Pricing Models Comparison

Model Discount Commitment Flexibility Best For
On-Demand 0% None Maximum Dev/Test, Spiky
Reserved (1yr) 30-40% 1 year Low Baseline load
Reserved (3yr) 50-70% 3 years Very Low Stable workloads
Savings Plans 10-72% 1-3 years Medium Flexible compute
Spot 70-90% None Very Low Batch, non-critical

Case Study 1: E-Commerce Platform

Situation

  • 500 EC2 instances running 24/7
  • Mix of t3.large and m5.xlarge instances
  • All on-demand pricing
  • Monthly bill: $150,000

Analysis

Current State:
- 300 t3.large instances @ $0.10/hour = $21,600/month
- 200 m5.xlarge instances @ $0.19/hour = $27,360/month
- Total compute: $48,960/month

Baseline load: 200 instances (constant)
Peak load: 500 instances (2 hours/day)

Optimization Strategy

  1. Reserved Instances for Baseline

    • Reserve 200 instances (1-year term)
    • Discount: 40% ($0.06/hour vs $0.10)
    • Savings: $21,600/year
  2. Savings Plans for Flexible Capacity

    • 100 instances on Savings Plans
    • Discount: 30% ($0.07/hour vs $0.10)
    • Savings: $10,800/year
  3. Spot Instances for Peak Load

    • 200 instances for peak hours
    • Discount: 80% ($0.02/hour vs $0.10)
    • Savings: $28,800/year
  4. Right-Sizing

    • Downsize 50 instances from m5.xlarge to t3.large
    • Savings: $4,380/year

Results

Before Optimization:
- Monthly bill: $150,000
- Annual cost: $1,800,000

After Optimization:
- Reserved instances: $12,960/month
- Savings Plans: $6,300/month
- Spot instances: $2,880/month
- Right-sized instances: $18,000/month
- Monthly bill: $40,140
- Annual cost: $481,680

Total Savings: $1,318,320/year (73% reduction)
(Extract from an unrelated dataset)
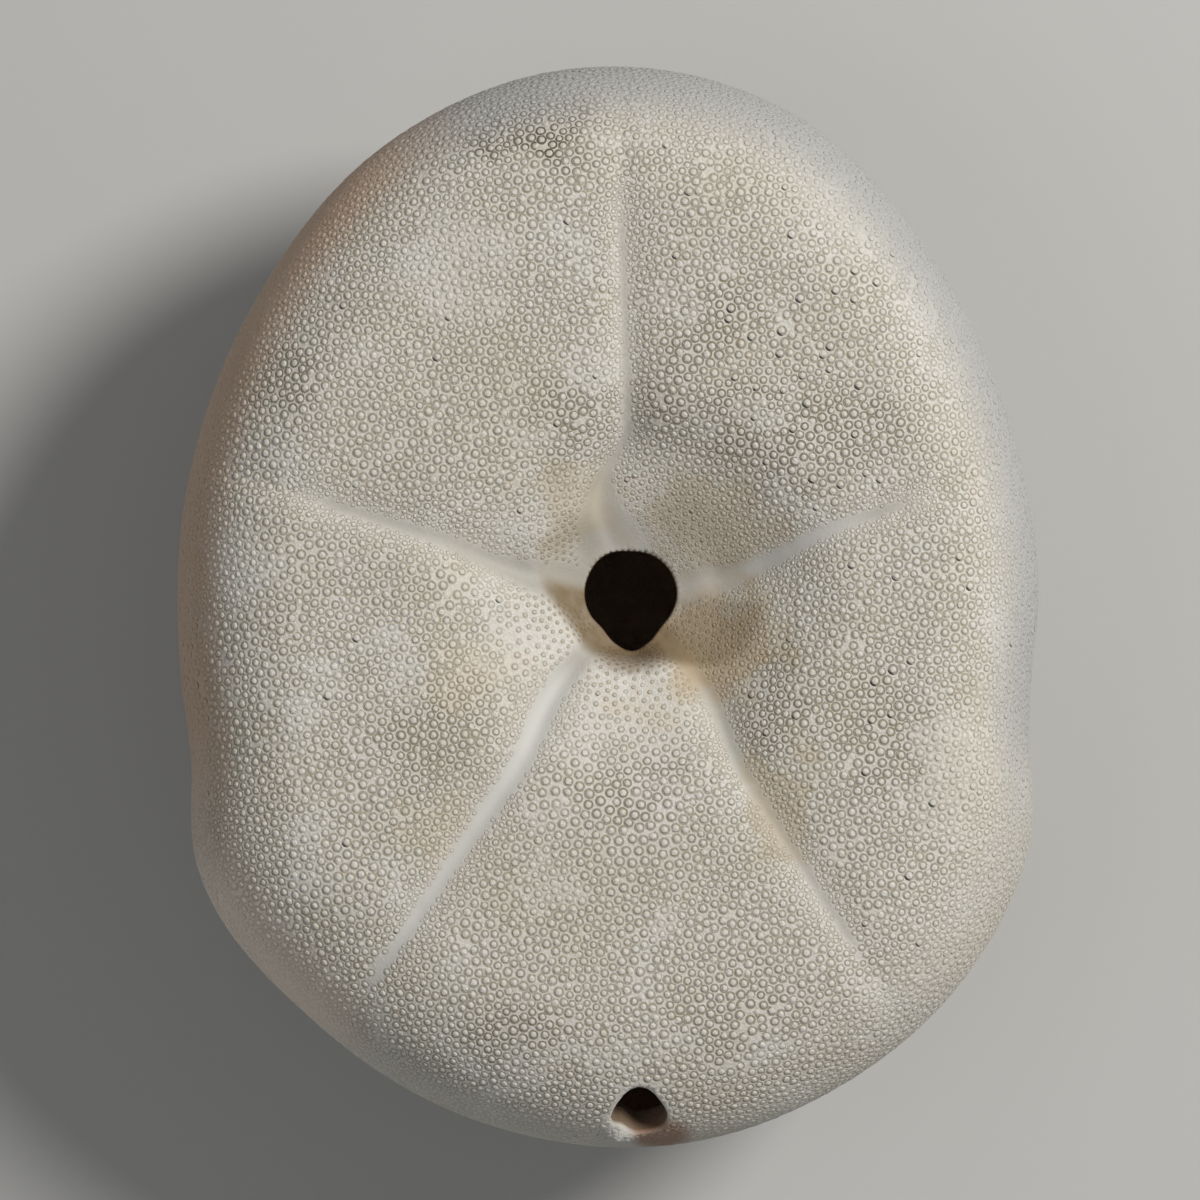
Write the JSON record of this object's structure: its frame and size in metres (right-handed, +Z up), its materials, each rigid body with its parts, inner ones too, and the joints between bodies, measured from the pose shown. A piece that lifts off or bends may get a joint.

Case Study 2: SaaS Application

Situation

  • Multi-region deployment (US, EU, APAC)
  • RDS databases in each region
  • High data transfer costs
  • Monthly bill: $80,000

Analysis

Cost Breakdown:
- Compute (EC2): $25,000
- RDS Databases: $30,000
- Data Transfer: $15,000
- Storage: $10,000

Optimization Strategy

  1. Database Optimization

    • Convert to Aurora with read replicas
    • Savings: 40% ($12,000/month)
    • Benefit: Better performance, auto-scaling
  2. Data Transfer Optimization

    • Use CloudFront for static content
    • Implement caching strategies
    • Reduce inter-region traffic
    • Savings: 60% ($9,000/month)
  3. Compute Optimization

    • Auto Scaling Groups with mixed instances
    • Reserved instances for baseline
    • Savings: 35% ($8,750/month)
  4. Storage Optimization

    • S3 Intelligent-Tiering
    • Lifecycle policies for old data
    • Savings: 25% ($2,500/month)

Results

Before Optimization:
- Monthly bill: $80,000
- Annual cost: $960,000

After Optimization:
- Compute: $16,250/month
- RDS: $18,000/month
- Data Transfer: $6,000/month
- Storage: $7,500/month
- Monthly bill: $47,750
- Annual cost: $573,000

Total Savings: $387,000/year (40% reduction)

Case Study 3: Data Analytics Platform

Situation

  • Large-scale data processing
  • EMR clusters running 24/7
  • Expensive storage for raw data
  • Monthly bill: $120,000

Analysis

Cost Breakdown:
- EMR Compute: $60,000
- S3 Storage: $40,000
- Data Transfer: $15,000
- Other: $5,000

Optimization Strategy

  1. EMR Optimization

    • Use Spot instances for task nodes (80% discount)
    • Reserved instances for master/core nodes
    • Savings: 50% ($30,000/month)
  2. Storage Optimization

    • Move infrequently accessed data to Glacier
    • Implement S3 Intelligent-Tiering
    • Compress data at rest
    • Savings: 60% ($24,000/month)
  3. Data Transfer Optimization

    • Use VPC endpoints to avoid NAT gateway charges
    • Implement data locality
    • Savings: 70% ($10,500/month)
  4. Cluster Scheduling

    • Run jobs during off-peak hours
    • Implement job batching
    • Savings: 20% ($12,000/month)

Results

Before Optimization:
- Monthly bill: $120,000
- Annual cost: $1,440,000

After Optimization:
- EMR Compute: $30,000/month
- S3 Storage: $16,000/month
- Data Transfer: $4,500/month
- Other: $5,000/month
- Monthly bill: $55,500
- Annual cost: $666,000

Total Savings: $774,000/year (54% reduction)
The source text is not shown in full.